The guns roar and BOSS bismuth take down 3 drake mallards and they all let the ladies fly off to meet a new man. They all smiled and Ollie does his job. Everyone toasts with some warm drink and a little baggie of Dawn’s chocolate chip cookies. Dave tells them those are damn good cookies. He said he worked in Texas for a man whose wife Chelle made cookies that might be just as good. Otis asked if he had worked in Knox City, Texas, to which Dave replied, “Yes sir, for the Stanfield’s for 6 seasons.” A small world and some damn good cookies.

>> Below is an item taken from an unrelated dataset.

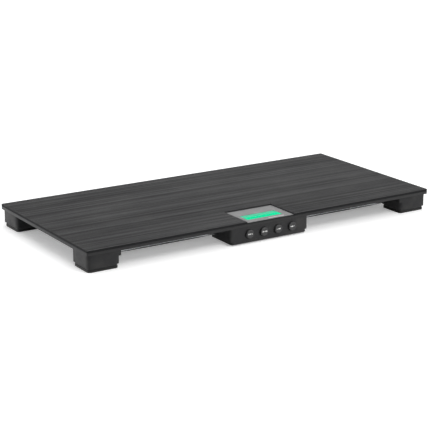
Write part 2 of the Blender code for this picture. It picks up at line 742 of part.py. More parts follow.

They didn’t even finish a cookie before the sound of wings whistling ripped again. A seasoned hunter knows you just move your eyes, not your body. You find them and when they swing you have a chance to put the cookies down and get ready. Dave hit the chuckle on the call and Randy had some motion kits in the decoy spread. Randy pulled a rope and this winged thing jumped up and down. The mallards tried to pile in on this spot and the guns roared to life. Ollie started his job again and brought back 5 more green-headed trophies.

It went like this for an hour straight. Shoot, let Ollie get the birds and then stack ’em up. They had 20 green heads, lots of stories, and great memories of new friendships. They talked Dave into hunting the next morning with them. It was damn nice to meet someone else who appreciated and respected the birds and the hunt. It made Cletus feel good to notice the true friendship that Dave and Randy had between them. To know the world is a better place when we have memories with men like this. Now it’s time to clean some ducks with a nice snort of Maker’s and some more of that Texas stew and cornbread.

The next day they woke to zero wind and a low ceiling. They decided to put two A-frames together for the blind. Lucky Duck had added new tops to the system and they were the cat’s meow. The crew added some willows and grass and the set-up looked like a big natural clump of brush in the middle of the field. As the sun broke to the east, you could see the craftsmanship they had achieved in the dark. Damn good looking piece of real estate and there would be no reason they couldn’t entice some big honkers. For the day’s hunt they went with all full body goose decoys, plus another 5 dozen mallards with two-dozen widgeon Dive Bomb silos in case they got some duck traffic.

The sun came up and now an hour after shooting time. The hands were cold. Their backs were sore. It was as quiet as a church before the prayer. No sounds of geese, no whistling wings, and no shooting. Just letting mother nature sink in and enjoying the quiet. They talked about politics which is a complete shit show. They talked about the old days, the lack of respect of today and they talked about how fortunate they are to live in small-town America. Where it was still the America they understood and related to. By 10 am they decided it was time to pick up and plan for tomorrow. Cletus apologized to Dave who laughed and told him, “I have guided from Texas to Minnesota. I hunt 100 days per year. I had just as good of a time today with Randy Bartz as I have when we shoot a limit. It’s God’s blessing to be able to be with friends and be outdoors.”

Cletus remembers when he lost a good friend in Vietnam. Died in a foreign land surrounded by the smell of war. Diesel, sulfur, and the rotten swamp. He has had 50 years of memories and great days. His friend lost all of that in a moment. What he would give to be sitting with his friend, talking about what has happened in the world since he passed. Make the most of the days you have. A day not shooting a bird is a day to make up for the lost conversations and times with friends and loved ones. RIP Randy Bartz. You made the world a better place.